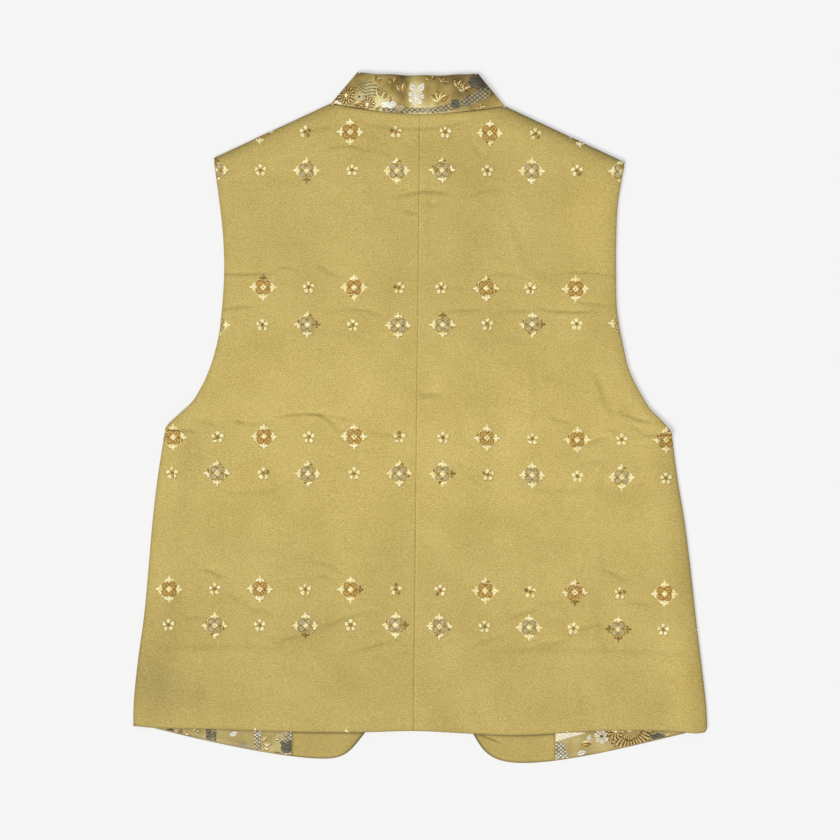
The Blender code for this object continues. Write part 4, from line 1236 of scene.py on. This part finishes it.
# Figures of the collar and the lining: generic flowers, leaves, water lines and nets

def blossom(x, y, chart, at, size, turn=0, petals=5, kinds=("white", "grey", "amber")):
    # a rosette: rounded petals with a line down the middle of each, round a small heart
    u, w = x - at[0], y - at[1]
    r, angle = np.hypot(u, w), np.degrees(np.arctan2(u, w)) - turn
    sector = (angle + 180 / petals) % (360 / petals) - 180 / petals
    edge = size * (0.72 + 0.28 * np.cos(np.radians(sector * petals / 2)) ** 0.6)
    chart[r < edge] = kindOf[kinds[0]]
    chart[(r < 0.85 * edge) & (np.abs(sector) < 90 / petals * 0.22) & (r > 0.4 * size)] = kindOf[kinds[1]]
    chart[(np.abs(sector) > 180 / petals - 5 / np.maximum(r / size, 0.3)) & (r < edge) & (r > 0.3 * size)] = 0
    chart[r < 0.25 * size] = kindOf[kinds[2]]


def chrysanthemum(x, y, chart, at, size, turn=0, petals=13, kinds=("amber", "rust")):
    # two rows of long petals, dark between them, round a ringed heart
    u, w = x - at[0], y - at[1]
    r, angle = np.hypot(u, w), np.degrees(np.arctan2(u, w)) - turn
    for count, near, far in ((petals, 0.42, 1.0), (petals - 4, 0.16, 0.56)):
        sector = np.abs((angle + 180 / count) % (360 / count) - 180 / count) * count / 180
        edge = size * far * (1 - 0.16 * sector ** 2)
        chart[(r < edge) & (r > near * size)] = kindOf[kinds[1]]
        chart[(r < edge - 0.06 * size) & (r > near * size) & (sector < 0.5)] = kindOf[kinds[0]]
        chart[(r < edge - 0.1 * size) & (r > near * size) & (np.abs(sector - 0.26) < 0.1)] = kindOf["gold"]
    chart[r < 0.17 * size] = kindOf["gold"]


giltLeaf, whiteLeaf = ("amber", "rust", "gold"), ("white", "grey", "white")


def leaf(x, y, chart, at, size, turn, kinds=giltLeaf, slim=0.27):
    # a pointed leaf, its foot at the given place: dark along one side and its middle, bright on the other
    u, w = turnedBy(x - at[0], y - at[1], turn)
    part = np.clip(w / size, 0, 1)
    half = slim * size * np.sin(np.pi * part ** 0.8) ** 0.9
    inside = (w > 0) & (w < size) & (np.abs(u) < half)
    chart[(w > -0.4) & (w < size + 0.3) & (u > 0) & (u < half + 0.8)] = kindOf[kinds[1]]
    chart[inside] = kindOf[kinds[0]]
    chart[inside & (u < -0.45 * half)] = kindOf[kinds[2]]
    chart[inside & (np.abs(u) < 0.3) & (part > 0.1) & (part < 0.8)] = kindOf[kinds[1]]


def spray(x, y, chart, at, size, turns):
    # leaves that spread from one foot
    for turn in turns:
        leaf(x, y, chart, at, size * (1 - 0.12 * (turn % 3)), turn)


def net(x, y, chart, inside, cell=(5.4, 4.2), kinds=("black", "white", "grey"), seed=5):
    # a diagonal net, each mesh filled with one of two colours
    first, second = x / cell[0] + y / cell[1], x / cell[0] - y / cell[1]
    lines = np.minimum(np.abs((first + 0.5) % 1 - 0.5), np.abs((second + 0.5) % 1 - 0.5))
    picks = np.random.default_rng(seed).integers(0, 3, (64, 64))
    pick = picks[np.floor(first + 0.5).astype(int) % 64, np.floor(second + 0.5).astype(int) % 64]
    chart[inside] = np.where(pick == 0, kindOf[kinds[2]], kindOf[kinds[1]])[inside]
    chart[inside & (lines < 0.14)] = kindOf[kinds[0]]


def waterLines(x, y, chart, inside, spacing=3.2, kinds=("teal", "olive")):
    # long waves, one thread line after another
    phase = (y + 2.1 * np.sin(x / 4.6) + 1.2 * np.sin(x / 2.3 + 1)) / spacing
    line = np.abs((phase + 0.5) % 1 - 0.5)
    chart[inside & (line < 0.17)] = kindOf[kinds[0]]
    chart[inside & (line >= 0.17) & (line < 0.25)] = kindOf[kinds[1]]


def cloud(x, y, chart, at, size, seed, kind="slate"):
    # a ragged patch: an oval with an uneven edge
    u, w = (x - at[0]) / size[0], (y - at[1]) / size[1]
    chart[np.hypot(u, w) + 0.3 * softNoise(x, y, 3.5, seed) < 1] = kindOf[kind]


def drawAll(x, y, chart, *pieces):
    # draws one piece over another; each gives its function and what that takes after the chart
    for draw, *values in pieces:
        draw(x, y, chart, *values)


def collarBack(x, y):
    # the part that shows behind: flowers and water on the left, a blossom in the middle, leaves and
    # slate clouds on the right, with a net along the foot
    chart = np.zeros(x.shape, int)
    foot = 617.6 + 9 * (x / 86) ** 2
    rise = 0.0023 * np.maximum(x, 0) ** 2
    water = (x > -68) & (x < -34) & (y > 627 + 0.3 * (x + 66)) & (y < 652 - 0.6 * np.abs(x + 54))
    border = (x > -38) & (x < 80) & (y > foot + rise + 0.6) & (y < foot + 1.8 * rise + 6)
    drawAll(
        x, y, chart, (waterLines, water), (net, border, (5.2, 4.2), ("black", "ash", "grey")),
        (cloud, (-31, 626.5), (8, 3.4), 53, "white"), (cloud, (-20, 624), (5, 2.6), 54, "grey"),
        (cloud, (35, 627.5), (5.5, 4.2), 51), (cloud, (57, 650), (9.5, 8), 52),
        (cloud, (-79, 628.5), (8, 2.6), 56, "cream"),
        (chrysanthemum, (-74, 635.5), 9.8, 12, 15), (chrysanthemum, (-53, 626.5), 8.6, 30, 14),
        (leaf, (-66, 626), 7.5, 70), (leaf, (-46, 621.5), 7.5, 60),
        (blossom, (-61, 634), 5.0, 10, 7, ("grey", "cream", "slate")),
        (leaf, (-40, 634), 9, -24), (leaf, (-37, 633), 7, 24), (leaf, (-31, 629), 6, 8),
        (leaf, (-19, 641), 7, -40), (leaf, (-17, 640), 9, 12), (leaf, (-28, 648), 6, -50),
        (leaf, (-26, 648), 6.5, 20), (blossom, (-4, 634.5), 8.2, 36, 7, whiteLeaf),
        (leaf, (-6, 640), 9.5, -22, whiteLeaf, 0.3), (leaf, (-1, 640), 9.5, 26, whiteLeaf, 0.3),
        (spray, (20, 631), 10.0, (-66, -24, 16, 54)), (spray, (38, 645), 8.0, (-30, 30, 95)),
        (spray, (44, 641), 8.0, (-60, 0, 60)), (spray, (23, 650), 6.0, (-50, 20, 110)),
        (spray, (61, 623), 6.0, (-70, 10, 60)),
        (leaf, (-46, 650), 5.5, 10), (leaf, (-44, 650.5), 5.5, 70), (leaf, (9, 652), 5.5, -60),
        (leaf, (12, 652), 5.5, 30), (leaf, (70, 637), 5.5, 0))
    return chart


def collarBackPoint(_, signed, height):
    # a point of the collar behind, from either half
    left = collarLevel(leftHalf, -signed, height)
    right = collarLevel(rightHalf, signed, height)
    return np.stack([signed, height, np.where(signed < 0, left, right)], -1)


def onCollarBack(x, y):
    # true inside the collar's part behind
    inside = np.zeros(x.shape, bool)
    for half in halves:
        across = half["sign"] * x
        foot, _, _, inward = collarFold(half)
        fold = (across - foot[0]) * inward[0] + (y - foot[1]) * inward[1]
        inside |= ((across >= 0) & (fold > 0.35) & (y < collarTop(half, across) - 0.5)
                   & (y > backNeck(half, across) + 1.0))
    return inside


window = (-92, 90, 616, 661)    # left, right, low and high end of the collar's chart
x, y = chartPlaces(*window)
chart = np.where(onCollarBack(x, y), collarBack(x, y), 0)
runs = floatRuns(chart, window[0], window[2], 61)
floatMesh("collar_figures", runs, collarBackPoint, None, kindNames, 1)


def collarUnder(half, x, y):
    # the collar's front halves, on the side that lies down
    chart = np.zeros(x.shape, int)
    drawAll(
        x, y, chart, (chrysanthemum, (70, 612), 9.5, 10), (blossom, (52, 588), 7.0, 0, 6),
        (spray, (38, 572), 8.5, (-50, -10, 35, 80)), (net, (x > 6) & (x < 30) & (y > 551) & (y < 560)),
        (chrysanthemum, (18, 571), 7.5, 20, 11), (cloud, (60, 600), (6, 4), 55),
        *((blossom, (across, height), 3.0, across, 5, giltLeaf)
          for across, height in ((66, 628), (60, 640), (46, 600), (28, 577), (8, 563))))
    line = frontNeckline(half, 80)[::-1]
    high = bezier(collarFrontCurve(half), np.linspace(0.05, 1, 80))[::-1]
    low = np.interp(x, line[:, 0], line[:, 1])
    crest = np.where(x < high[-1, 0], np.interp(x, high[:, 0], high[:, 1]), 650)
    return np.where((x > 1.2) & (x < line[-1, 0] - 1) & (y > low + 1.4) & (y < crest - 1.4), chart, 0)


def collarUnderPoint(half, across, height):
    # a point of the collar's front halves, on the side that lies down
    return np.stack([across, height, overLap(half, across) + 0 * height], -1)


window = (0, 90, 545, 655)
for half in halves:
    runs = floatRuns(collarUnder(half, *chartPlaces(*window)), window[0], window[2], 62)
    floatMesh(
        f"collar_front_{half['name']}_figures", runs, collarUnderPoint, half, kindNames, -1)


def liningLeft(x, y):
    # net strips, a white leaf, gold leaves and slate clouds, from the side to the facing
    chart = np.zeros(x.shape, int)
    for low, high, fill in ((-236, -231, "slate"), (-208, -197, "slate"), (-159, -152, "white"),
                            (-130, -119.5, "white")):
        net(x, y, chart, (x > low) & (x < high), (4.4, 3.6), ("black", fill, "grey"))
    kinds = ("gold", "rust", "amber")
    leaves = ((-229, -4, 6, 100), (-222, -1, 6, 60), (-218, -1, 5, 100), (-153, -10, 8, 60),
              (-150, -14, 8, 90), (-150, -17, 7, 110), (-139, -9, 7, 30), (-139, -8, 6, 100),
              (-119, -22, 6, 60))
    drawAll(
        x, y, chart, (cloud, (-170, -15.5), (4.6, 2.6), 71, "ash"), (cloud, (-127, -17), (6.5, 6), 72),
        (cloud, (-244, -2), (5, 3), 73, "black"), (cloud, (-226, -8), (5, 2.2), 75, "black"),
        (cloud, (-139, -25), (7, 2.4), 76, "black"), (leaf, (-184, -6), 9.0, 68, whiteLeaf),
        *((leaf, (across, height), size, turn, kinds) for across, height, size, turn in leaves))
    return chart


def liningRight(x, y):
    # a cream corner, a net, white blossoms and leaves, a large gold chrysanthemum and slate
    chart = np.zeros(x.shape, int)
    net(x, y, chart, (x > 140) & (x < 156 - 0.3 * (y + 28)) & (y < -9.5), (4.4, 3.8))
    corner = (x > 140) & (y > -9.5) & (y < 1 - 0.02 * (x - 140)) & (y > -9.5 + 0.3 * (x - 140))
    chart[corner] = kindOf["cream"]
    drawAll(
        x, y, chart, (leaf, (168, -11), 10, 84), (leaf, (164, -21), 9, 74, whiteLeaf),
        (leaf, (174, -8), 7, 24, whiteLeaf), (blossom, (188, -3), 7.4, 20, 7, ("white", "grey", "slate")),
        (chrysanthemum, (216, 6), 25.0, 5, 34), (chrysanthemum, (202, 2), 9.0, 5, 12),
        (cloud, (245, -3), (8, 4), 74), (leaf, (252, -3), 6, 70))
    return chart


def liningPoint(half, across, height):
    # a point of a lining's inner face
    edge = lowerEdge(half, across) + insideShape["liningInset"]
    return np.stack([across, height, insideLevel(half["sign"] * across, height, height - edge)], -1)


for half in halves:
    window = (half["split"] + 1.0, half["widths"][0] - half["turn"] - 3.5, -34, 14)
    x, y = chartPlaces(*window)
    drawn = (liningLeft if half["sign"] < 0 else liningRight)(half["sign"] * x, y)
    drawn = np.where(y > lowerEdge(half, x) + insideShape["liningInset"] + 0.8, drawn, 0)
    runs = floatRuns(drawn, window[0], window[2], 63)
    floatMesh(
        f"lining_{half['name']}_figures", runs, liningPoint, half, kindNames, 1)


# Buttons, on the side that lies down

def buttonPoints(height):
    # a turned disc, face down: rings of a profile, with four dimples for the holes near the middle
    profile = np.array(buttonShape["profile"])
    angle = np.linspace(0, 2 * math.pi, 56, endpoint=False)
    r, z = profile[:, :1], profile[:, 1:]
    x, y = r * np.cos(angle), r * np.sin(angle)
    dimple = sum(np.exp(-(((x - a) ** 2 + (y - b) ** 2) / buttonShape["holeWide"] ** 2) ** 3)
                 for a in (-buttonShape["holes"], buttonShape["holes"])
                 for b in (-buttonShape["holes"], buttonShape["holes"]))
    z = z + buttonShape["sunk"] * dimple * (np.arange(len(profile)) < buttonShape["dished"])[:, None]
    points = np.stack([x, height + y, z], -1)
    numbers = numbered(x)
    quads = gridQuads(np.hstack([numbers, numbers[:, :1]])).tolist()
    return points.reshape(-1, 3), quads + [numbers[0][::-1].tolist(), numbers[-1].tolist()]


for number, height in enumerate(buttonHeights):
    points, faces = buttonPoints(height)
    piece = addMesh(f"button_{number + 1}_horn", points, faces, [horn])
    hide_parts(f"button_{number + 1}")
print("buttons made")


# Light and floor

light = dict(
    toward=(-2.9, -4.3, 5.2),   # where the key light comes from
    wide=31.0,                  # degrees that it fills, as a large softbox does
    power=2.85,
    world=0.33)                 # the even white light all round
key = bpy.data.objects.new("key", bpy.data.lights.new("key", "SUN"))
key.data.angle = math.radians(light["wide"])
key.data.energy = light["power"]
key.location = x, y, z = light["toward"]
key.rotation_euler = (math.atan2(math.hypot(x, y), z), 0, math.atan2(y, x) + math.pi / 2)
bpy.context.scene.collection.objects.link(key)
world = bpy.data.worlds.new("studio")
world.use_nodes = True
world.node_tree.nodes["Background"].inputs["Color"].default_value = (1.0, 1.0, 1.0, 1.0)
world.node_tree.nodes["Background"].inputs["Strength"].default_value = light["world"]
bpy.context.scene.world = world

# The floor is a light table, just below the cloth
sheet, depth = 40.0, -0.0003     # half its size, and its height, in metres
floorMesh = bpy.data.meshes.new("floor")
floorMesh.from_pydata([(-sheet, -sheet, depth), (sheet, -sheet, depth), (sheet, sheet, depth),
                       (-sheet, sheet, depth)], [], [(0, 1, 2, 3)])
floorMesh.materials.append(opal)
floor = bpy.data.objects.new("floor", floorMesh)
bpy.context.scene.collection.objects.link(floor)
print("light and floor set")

━━━━

> **AIM OF THE EXERCISE**
Select every line above that contains the word "scene", and copy it.

> **TASK RESPONSE**
The Blender code for this object continues. Write part 4, from line 1236 of scene.py on. This part finishes it.
bpy.context.scene.collection.objects.link(key)
bpy.context.scene.world = world
bpy.context.scene.collection.objects.link(floor)